[The records]
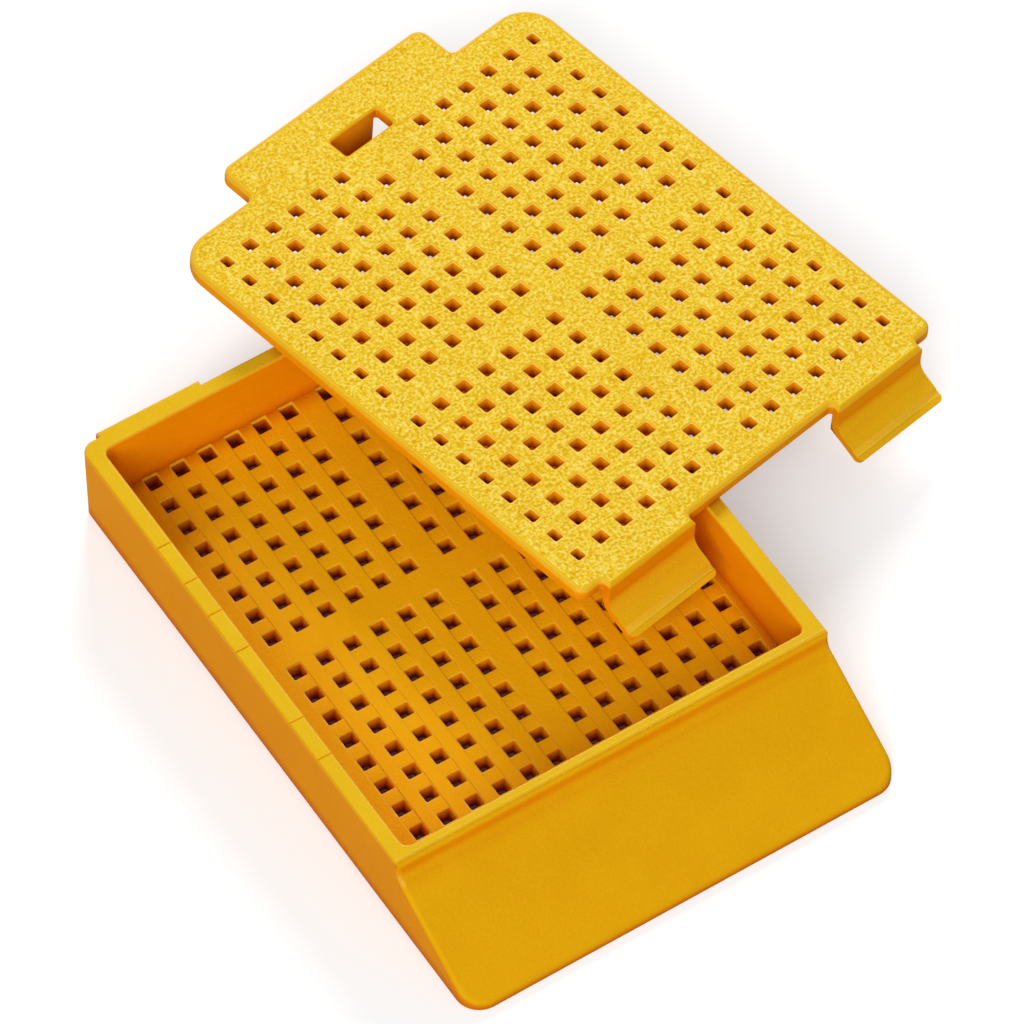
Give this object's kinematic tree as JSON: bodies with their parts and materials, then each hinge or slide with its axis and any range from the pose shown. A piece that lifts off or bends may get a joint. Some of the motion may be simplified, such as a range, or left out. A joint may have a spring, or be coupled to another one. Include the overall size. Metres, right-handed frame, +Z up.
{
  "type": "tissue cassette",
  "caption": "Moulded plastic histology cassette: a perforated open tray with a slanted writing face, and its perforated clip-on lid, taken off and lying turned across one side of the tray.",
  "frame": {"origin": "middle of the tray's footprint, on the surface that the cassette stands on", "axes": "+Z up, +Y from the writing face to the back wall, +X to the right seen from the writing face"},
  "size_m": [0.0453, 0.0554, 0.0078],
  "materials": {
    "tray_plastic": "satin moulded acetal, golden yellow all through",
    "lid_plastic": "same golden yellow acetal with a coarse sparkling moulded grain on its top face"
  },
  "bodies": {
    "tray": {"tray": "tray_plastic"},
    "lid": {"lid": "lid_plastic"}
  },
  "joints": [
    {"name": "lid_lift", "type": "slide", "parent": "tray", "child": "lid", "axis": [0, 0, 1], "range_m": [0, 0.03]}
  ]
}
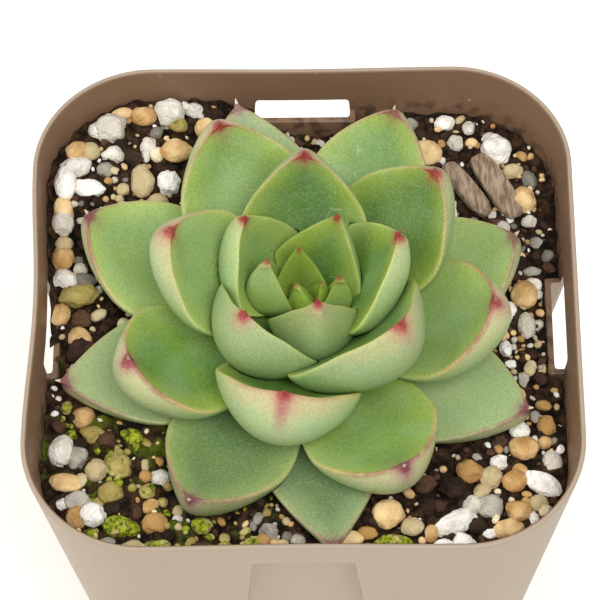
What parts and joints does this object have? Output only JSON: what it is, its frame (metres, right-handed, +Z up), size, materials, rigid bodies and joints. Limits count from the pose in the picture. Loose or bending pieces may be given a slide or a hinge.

[Task to complete] Take the entries above and copy them out exactly.

[Result of this task]
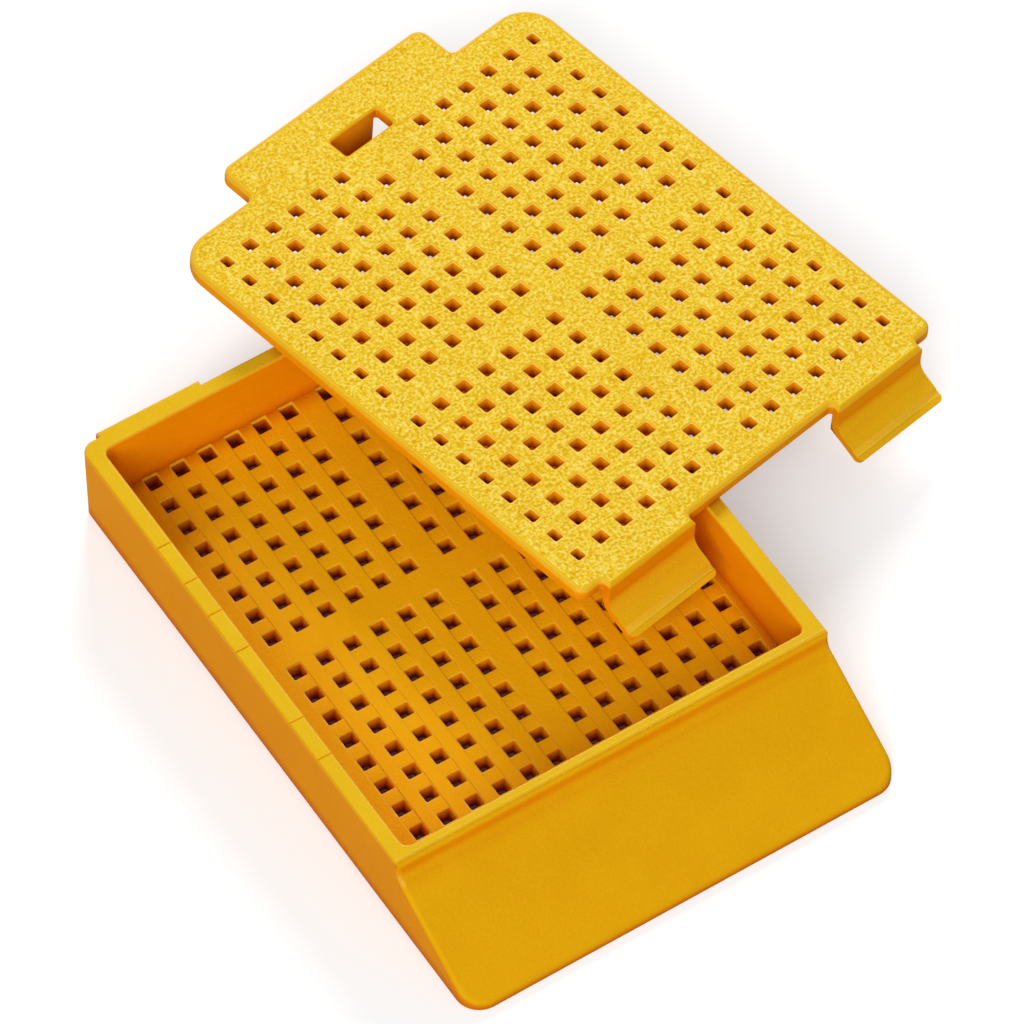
Give this object's kinematic tree as JSON: bodies with their parts and materials, then each hinge or slide with its axis and any range from the pose shown. A piece that lifts off or bends may get a joint. Some of the motion may be simplified, such as a range, or left out. A joint may have a spring, or be coupled to another one. Include the overall size. Metres, right-handed frame, +Z up.
{
  "type": "tissue cassette",
  "caption": "Moulded plastic histology cassette: a perforated open tray with a slanted writing face, and its perforated clip-on lid, taken off and lying turned across one side of the tray.",
  "frame": {"origin": "middle of the tray's footprint, on the surface that the cassette stands on", "axes": "+Z up, +Y from the writing face to the back wall, +X to the right seen from the writing face"},
  "size_m": [0.0453, 0.0554, 0.0078],
  "materials": {
    "tray_plastic": "satin moulded acetal, golden yellow all through",
    "lid_plastic": "same golden yellow acetal with a coarse sparkling moulded grain on its top face"
  },
  "bodies": {
    "tray": {"tray": "tray_plastic"},
    "lid": {"lid": "lid_plastic"}
  },
  "joints": [
    {"name": "lid_lift", "type": "slide", "parent": "tray", "child": "lid", "axis": [0, 0, 1], "range_m": [0, 0.03]}
  ]
}
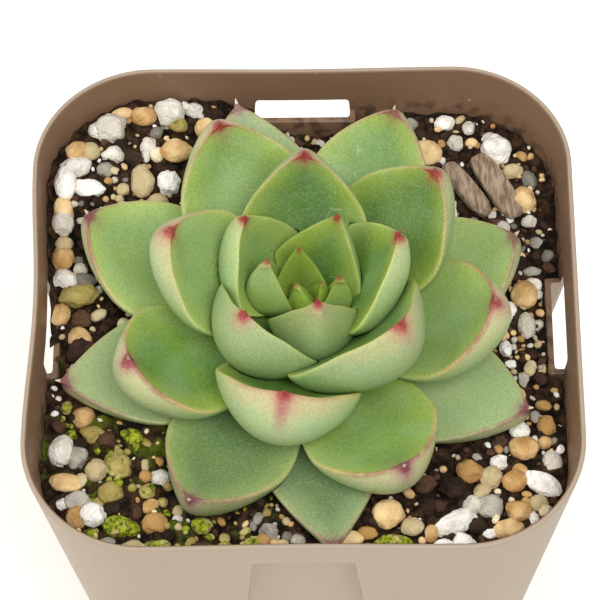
What parts and joints does this object have? Output only JSON: what it is, its frame (metres, right-handed, +Z up), size, materials, rigid bodies and joints. Limits count from the pose in the picture. Loose or bending pieces may be given a slide or a hinge.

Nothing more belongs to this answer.